Washington DC: Syrian President Bashar Al Assad in a US television interview released Wednesday denied ordering the killing of protesters, saying that "only a crazy person" would do so.

Speaking to ABC News, Assad questioned the UN death toll of more than 4,000 in the unrest and said most victims were government supporters.

He also brushed aside international sanctions and said Syria had launched democratic reforms.

Al Assad - speaking to veteran journalist Barbara Walters in a rare interview to foreign media - said he was not responsible for the nine months of bloodshed and blamed any excesses on individuals rather than his regime.

'We don't kill our people'

"We don't kill our people," ABC News quoted Al Assad as saying.

"No government in the world kills its people, unless it's led by a crazy person." "There was no command to kill or be brutal," Al Assad said.

Witnesses and human rights groups say Syrian forces have used intense force and torture to crush the biggest threat to the Assad family's four-decade rule.

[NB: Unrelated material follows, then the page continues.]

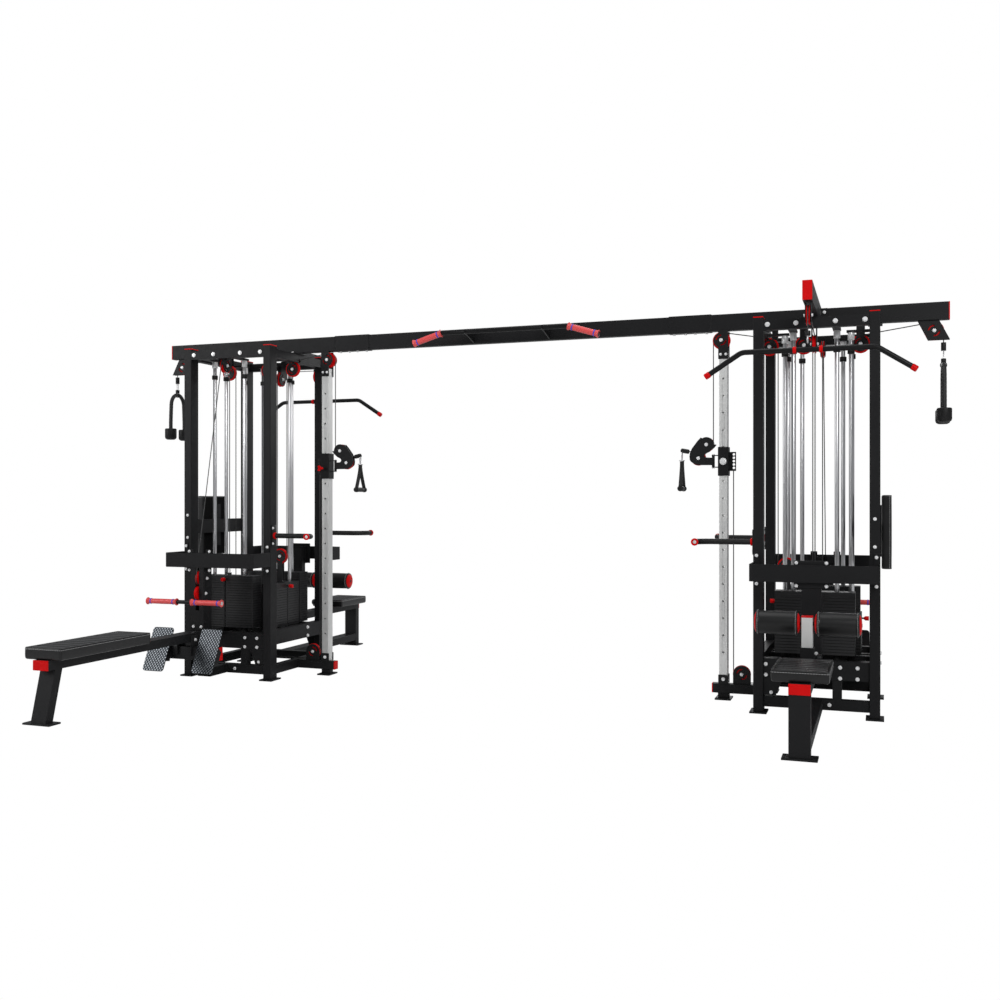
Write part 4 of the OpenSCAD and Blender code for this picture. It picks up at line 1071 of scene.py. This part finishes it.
# %%
FOAM_IN, FOAM_OUT, FOAM_R = 0.048, 0.255, 0.0602
FOAM_END = ((0.030, 0.001), (0.050, -0.001), (0.0560, 0.0003), (0.0606, 0.0020), (0.0622, 0.0048),
            (0.0619, 0.0078), (0.0600, 0.0095), (0.0590, 0.0115), (0.0594, 0.020), (0.0599, 0.05))
DISC = ((0.049, 0), (0.0512, 0.0010), (0.0516, 0.0030), (0.0506, 0.0042), (0.0490, 0.0041),
        (0.0440, 0.0072), (0.032, 0.0108), (0.0180, 0.0124), (0.0100, 0.0126))
AXLE = ((0.0085, -0.269), (0.0100, -0.2675), (0.0100, 0.2675), (0.0085, 0.269))
HEM_AT, HEM_RING, HEM_POINTS, HEM_STITCHES = 0.0078, 0.0624, 181, 40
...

The United Nations estimates that more than 4,000 people have died since the uprising began in March, part of a wave of pro-democracy movements sweeping the Arab world that by now have toppled leaders in Tunisia, Egypt and Libya.

'Who says UN is credible?'

Al Assad dismissed the death toll, saying: "Who said that the United Nations is a credible institution?"

"Most of the people that have been killed are supporters of the government, not the vice versa," Al Assad said, giving a figure of 1,100 dead soldiers and police. Al Assad said that his government was moving ahead with reforms but stated flatly: "We never said we are democratic country."

"It takes a long time," Al Assad said. "It takes a lot of maturity to be full-fledged democracy."

Syria has faced growing international condemnation, including Western sanctions and the threat of similar action by the Arab League and neighbouring Turkey. Al Assad told ABC News such threats did not worry him, saying: "We've been under sanctions for the last 30, 35 years. It's not something new."